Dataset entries
====

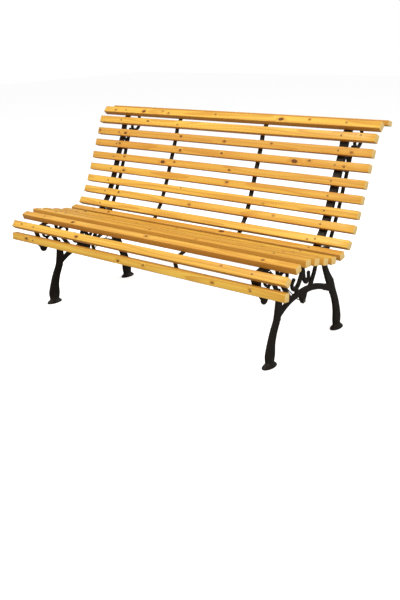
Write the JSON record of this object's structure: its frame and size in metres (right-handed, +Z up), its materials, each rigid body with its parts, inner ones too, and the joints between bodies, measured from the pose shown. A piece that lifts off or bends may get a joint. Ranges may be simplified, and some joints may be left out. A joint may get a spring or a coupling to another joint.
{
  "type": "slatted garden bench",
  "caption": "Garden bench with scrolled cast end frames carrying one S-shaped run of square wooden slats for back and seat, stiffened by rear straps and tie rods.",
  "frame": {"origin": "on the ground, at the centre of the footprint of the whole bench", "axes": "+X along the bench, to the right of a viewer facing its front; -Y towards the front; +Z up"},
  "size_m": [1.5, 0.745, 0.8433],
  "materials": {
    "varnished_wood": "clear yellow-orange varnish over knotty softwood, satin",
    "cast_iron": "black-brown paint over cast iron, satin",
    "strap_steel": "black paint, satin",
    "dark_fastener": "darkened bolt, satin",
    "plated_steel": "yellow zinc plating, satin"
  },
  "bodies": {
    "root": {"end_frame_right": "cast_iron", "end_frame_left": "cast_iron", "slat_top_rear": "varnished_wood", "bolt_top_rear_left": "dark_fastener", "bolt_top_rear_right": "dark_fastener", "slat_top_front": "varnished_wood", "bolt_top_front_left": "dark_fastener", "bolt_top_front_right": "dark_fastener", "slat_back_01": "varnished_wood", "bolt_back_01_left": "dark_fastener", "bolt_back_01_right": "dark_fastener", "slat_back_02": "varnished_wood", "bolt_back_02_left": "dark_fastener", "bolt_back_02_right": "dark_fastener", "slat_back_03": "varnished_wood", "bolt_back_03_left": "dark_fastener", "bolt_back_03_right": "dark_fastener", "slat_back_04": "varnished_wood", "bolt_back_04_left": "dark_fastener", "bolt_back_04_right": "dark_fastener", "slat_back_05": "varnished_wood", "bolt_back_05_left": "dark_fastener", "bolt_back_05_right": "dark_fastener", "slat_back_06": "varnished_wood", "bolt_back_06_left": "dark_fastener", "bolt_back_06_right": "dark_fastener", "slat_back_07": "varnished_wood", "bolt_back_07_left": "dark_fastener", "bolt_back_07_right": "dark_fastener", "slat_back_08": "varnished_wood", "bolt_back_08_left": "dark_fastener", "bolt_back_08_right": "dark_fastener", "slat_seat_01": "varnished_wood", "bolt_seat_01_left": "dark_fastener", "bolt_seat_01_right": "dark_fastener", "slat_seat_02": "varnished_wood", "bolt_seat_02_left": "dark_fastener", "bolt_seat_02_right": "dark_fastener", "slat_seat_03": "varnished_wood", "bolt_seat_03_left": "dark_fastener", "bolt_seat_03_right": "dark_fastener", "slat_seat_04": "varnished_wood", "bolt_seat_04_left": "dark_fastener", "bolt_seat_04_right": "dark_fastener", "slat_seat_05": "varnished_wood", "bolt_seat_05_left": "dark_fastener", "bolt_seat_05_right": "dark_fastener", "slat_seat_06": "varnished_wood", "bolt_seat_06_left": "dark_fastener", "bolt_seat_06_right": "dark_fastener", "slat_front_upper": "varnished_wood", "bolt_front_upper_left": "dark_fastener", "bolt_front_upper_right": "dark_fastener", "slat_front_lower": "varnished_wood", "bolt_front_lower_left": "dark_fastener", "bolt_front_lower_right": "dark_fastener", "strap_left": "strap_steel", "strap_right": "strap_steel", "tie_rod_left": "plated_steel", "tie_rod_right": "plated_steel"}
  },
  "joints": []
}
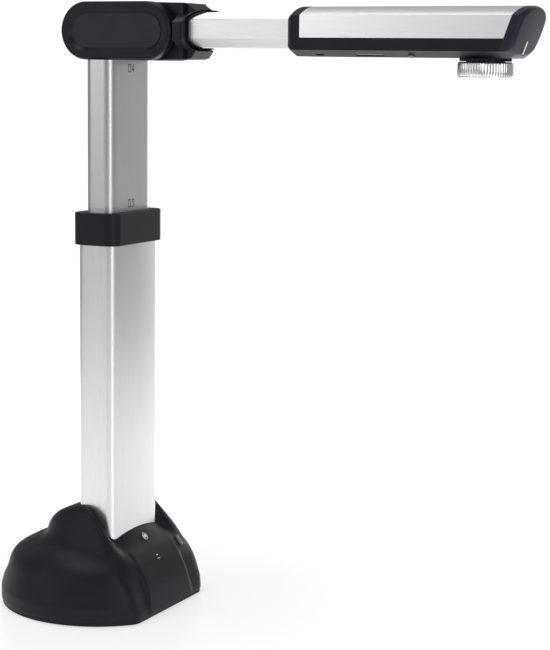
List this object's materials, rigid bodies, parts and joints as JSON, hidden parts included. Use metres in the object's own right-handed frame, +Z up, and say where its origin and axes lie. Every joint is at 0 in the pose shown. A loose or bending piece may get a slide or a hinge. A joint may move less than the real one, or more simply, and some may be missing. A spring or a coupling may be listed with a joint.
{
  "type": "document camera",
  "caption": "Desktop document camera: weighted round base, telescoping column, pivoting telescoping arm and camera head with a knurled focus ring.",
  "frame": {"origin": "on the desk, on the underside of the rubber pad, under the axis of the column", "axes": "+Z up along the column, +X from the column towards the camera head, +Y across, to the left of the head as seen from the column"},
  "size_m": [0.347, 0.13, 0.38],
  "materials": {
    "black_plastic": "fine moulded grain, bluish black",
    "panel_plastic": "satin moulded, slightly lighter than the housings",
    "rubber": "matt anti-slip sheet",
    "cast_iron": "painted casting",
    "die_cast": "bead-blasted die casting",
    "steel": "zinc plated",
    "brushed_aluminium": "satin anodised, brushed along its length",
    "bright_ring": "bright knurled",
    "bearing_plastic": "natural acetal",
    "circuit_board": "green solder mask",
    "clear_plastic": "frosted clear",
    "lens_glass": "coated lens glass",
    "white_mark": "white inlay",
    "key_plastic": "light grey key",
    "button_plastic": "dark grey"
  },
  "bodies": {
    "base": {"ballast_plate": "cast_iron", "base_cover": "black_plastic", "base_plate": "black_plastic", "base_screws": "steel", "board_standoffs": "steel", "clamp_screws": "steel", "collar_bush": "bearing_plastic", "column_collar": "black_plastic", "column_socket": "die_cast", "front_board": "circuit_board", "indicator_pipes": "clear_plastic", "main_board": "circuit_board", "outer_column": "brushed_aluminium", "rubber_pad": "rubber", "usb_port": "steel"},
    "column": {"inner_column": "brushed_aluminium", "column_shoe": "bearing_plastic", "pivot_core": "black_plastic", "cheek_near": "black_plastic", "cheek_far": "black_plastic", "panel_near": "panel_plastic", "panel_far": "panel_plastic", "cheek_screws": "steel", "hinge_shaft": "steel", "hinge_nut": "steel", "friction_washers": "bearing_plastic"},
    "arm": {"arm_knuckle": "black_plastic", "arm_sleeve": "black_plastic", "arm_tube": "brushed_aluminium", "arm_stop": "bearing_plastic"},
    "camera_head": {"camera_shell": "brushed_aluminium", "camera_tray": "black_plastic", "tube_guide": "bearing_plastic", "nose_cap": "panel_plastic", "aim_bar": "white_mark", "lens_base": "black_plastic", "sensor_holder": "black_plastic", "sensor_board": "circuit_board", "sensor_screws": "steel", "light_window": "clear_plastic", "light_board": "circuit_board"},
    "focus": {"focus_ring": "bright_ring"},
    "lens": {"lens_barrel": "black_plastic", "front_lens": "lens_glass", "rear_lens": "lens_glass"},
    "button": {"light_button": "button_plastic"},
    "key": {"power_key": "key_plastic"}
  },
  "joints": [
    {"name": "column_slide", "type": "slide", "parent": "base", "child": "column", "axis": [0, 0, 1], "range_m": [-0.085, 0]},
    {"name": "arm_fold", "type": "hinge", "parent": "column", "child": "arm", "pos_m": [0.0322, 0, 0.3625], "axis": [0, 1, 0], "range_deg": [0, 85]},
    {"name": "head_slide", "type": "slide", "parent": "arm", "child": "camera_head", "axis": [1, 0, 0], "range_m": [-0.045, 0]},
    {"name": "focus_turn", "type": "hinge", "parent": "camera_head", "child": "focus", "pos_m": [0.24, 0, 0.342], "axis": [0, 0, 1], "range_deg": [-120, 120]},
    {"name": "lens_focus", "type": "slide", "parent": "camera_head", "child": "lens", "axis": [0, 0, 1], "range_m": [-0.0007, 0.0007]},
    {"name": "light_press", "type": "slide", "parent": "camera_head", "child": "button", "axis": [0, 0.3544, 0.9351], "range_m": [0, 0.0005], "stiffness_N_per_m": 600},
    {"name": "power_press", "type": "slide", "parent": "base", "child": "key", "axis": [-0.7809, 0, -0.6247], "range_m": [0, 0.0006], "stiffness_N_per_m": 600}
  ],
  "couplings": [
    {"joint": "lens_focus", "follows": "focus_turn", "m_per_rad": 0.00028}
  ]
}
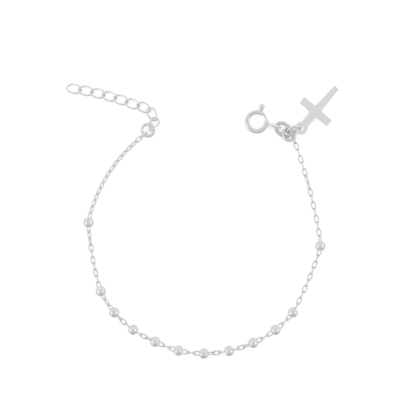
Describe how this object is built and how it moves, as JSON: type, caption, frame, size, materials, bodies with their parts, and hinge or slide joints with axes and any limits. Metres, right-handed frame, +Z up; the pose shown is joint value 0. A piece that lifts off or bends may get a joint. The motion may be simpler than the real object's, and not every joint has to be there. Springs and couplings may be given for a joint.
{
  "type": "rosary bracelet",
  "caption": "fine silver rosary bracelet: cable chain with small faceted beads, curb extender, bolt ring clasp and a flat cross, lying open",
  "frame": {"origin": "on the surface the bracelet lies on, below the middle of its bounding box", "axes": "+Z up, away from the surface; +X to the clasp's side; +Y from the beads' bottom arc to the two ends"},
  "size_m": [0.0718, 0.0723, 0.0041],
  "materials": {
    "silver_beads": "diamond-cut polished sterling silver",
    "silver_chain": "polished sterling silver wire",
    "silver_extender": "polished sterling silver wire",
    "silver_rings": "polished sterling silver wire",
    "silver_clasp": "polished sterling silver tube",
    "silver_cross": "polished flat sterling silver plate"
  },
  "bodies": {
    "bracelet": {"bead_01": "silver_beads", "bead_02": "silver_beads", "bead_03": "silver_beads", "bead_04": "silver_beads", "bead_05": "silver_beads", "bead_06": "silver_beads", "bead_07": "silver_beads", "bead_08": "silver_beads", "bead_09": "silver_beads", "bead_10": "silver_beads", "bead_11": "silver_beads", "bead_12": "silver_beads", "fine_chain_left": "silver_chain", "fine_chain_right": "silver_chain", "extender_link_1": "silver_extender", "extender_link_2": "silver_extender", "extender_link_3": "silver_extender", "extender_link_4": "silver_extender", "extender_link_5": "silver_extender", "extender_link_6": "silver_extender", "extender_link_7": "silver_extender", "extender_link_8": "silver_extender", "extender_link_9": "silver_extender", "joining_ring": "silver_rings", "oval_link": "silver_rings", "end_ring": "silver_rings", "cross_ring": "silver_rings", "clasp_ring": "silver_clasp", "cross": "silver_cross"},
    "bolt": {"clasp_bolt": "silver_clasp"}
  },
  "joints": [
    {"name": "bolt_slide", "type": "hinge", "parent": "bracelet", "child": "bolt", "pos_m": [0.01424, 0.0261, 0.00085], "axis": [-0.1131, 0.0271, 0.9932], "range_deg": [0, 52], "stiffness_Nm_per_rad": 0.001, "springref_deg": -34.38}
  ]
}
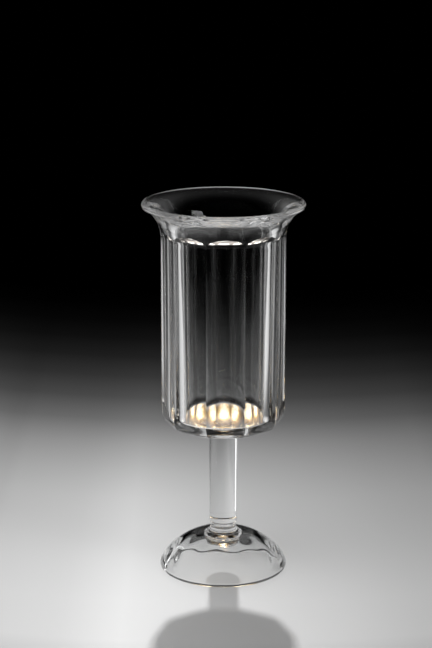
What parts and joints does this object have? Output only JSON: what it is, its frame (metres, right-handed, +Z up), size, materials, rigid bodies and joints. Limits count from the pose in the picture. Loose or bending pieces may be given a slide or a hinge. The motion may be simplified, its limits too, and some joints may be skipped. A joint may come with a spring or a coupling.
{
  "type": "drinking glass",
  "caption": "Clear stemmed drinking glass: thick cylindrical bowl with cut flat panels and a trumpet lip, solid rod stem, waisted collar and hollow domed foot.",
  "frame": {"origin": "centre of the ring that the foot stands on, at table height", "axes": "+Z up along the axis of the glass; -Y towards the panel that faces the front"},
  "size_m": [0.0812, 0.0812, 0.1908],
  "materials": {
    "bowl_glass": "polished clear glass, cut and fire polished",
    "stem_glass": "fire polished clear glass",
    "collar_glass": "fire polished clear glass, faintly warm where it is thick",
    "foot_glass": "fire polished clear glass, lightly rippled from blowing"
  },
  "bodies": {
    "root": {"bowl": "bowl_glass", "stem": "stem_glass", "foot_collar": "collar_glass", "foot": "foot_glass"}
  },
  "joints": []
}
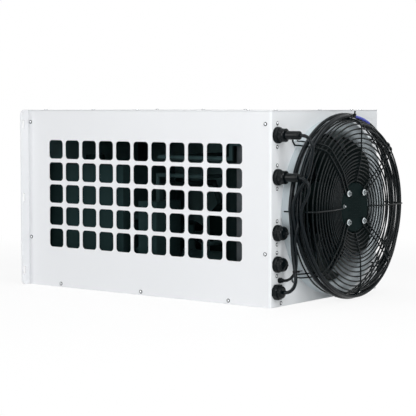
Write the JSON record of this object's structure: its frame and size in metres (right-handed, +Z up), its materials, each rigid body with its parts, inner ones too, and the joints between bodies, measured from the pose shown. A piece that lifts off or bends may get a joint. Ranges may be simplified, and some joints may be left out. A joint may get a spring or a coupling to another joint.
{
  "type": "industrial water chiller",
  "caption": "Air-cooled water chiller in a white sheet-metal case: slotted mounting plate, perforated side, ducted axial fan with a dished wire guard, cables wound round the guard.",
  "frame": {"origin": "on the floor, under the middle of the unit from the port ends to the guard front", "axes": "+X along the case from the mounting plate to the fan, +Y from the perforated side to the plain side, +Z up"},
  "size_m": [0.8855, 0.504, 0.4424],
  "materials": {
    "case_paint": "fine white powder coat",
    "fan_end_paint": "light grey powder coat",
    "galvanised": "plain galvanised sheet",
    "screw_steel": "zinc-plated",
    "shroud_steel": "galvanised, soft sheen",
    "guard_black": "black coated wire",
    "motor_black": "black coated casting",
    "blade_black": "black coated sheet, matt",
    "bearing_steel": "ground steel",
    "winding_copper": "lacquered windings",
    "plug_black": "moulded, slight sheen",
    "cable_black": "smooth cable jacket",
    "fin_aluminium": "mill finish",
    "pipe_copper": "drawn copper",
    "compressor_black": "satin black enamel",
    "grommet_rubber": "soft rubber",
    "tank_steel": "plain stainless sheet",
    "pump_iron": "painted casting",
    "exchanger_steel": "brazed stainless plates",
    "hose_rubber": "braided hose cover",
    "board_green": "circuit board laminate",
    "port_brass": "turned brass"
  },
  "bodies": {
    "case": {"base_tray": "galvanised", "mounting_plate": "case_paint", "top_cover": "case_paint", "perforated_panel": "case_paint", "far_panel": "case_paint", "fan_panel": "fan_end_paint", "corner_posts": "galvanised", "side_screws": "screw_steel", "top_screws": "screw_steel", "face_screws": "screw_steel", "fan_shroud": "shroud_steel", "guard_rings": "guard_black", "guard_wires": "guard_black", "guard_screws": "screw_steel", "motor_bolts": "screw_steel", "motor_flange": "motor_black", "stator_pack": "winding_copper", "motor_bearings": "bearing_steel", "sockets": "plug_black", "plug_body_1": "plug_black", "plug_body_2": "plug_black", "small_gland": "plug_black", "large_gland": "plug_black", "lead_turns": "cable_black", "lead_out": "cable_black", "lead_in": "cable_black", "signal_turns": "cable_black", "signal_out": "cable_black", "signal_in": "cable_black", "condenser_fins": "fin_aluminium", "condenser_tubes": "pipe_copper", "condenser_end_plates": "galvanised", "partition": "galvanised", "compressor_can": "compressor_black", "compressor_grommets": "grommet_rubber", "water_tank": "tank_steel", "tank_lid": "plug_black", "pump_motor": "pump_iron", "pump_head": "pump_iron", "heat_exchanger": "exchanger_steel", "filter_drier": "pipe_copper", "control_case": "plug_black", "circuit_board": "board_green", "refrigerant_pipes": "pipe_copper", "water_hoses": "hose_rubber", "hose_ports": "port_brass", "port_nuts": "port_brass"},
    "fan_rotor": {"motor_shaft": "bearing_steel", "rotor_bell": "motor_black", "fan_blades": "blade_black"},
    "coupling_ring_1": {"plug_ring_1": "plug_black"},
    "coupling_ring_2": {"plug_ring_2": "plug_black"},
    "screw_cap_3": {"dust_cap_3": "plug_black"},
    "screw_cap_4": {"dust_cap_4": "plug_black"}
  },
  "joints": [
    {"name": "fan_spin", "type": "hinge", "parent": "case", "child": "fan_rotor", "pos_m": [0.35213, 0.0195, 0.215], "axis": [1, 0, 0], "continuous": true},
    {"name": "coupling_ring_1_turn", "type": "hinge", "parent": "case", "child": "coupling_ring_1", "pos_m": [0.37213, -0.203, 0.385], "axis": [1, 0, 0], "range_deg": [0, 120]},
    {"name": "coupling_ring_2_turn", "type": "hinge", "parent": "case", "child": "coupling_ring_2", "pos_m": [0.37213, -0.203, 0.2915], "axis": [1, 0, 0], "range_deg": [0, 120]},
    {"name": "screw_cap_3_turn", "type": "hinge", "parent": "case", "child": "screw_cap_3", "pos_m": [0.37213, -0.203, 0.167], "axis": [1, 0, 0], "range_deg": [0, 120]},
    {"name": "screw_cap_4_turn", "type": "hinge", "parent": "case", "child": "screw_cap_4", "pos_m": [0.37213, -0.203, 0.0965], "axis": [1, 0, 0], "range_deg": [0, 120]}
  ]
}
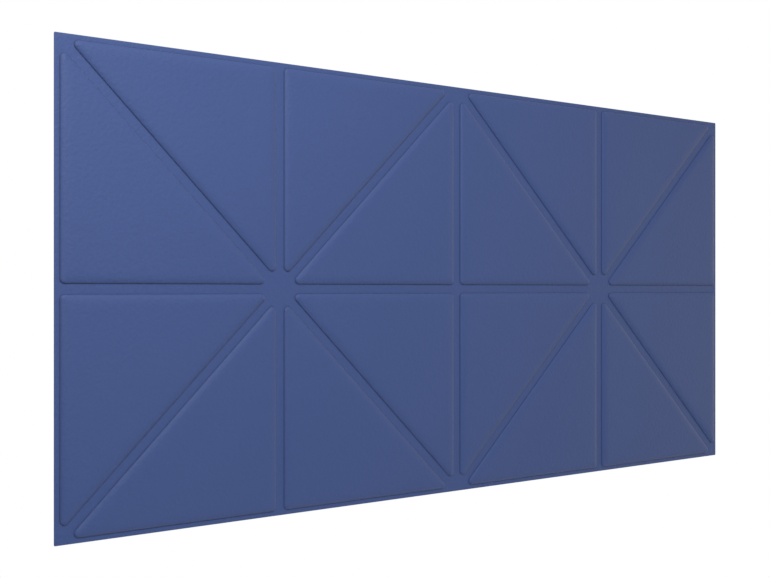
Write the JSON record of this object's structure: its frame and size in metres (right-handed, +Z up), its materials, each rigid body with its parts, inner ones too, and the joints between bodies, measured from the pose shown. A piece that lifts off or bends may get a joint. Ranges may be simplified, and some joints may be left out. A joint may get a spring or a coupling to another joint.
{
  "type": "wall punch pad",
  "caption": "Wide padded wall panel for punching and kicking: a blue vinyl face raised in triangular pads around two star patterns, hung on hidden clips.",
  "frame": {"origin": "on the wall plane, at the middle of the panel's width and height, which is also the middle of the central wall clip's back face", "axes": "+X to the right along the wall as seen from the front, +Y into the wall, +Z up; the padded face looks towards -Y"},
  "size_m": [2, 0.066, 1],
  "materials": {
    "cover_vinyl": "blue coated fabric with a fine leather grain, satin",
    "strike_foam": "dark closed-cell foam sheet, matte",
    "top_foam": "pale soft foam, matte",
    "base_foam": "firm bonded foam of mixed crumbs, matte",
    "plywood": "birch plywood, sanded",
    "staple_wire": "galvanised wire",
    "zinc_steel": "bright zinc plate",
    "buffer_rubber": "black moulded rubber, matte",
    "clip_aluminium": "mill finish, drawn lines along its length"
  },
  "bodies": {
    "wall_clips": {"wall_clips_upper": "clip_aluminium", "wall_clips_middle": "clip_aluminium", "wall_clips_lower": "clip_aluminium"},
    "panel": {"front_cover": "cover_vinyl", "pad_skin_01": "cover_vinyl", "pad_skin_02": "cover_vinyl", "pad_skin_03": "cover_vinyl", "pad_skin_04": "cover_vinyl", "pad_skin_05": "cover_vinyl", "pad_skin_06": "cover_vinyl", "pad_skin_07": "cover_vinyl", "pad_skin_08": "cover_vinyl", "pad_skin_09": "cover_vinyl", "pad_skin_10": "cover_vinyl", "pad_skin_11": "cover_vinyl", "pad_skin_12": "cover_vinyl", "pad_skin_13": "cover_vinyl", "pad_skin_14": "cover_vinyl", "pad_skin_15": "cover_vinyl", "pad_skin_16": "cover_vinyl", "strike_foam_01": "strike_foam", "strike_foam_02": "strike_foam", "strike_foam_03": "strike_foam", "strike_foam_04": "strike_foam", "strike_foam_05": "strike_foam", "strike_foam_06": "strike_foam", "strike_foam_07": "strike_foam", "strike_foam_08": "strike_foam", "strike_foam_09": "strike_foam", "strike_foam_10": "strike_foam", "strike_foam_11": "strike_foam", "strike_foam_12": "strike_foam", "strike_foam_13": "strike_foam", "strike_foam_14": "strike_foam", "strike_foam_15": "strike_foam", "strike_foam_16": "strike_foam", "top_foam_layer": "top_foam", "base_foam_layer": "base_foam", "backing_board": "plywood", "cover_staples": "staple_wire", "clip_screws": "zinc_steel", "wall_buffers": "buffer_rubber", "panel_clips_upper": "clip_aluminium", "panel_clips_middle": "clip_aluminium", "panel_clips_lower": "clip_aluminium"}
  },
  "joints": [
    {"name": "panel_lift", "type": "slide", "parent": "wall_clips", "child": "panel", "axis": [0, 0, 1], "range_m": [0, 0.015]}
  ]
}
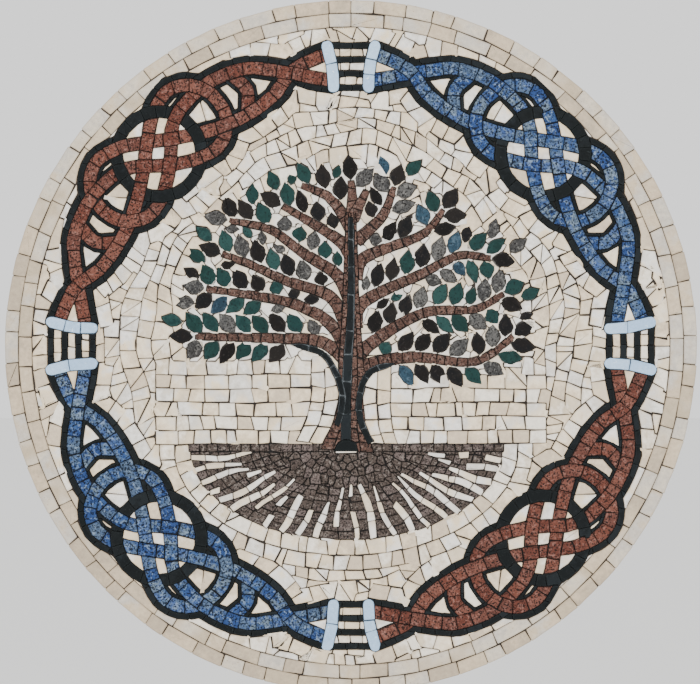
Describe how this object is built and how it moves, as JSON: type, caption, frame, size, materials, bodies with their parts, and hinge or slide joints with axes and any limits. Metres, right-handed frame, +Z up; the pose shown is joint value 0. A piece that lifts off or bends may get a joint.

====

**What the task requires**
Among the lines of the material, find those that hold the word "bending" and copy them.

**Result of the task**
List this object's materials, rigid bodies, parts and joints as JSON, hidden parts included. Use metres in the object's own right-handed frame, +Z up, and say where its origin and axes lie. Every joint is at 0 in the pose shown. A loose or bending piece may get a slide or a hinge. A joint may move less than the real one, or more simply, and some may be missing. A spring or a coupling may be listed with a joint.
What parts and joints does this object have? Output only JSON: what it is, its frame (metres, right-handed, +Z up), size, materials, rigid bodies and joints. Limits count from the pose in the picture. Loose or bending pieces may be given a slide or a hinge. The motion may be simplified, its limits too, and some joints may be skipped. A joint may come with a spring or a coupling.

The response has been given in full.